Już pierwszy utwór (‘April Ethereal’) daje nam kompletną próbkę tego, co
usłyszymy na całej płycie. Szybkie metalowe riffy z głębokim i mokrym growlem
przeplatają się, co i rusz, z klimatycznymi zwolnieniami i delikatnością gitary
akustycznej. Ten sam klimat usłyszymy w kawałku ‘When’ – tu dodatkowo partię
ciężkiego wokalu urozmaicają czysto zaśpiewane fragmenty. I nadal jest tu,
pojawiająca się często niespodziewanie, gitara akustyczna. Świetne. ‘The Amen
Corner’ uwielbiam za przejmująco smutną drugą część utworu. Nie wiem dlaczego,
ale jakoś tak bardzo mocno oddziałuje na moją wyobraźnię. Wątek ten jest też
niejako kontynuowany w ‘Demon of the Fall’ – rewelacja. Utworem najsilniej na
mnie działającym, a przez to niewątpliwie najulubieńszym, jest przepięknie
połamana, zaskakująco zaaranżowana ballada ‘Credence’. Magia!

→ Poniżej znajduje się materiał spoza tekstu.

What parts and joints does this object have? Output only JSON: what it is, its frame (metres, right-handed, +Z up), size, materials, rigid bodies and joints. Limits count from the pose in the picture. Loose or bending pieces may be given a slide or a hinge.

Płytę ‘My Arms, Your Hearse’ polecam wszystkim, którzy lubią tę szczyptę
smutku i melancholii w muzyce. Nie chodzi tu przecież o dołowanie się, a o
ukojenie nerwów czy refleksję nad życiem. W gąszczu metalowego łojenia, dobrze
jest móc spotkać takie zmiany rytmu i klimatu. Czyni to muzykę interesującą i
pożądaną. Album ten, mimo mniejszej popularności niż np. ‘Blackwater Park’,
‘Heritage’ czy ‘Watershed’, warto znać, bo to kwintesencja Opeth. Po prostu,
polecam.
1. Prologue
2. April Ethereal
3. When
4. Madrigal
5. The Amen Corner
6. Demon of the Fall
7. Credence
8. Karma
9. Epilogue
10. Circle of the Tyrants (cover)
11. Remember Tomorrow (cover)
Z dyskografii Opeth najbardziej przypadła mi do gustu płyta Damnation, ale ogólnie bardzo lubię styl tego zespołu i tak samo jak Ty uważam, że ich utwory mają ten specyficzny klimat, który naprawdę przyciąga jeśli ktoś lubi jednocześnie mrok, ciężar, melancholię i piękne dźwięki.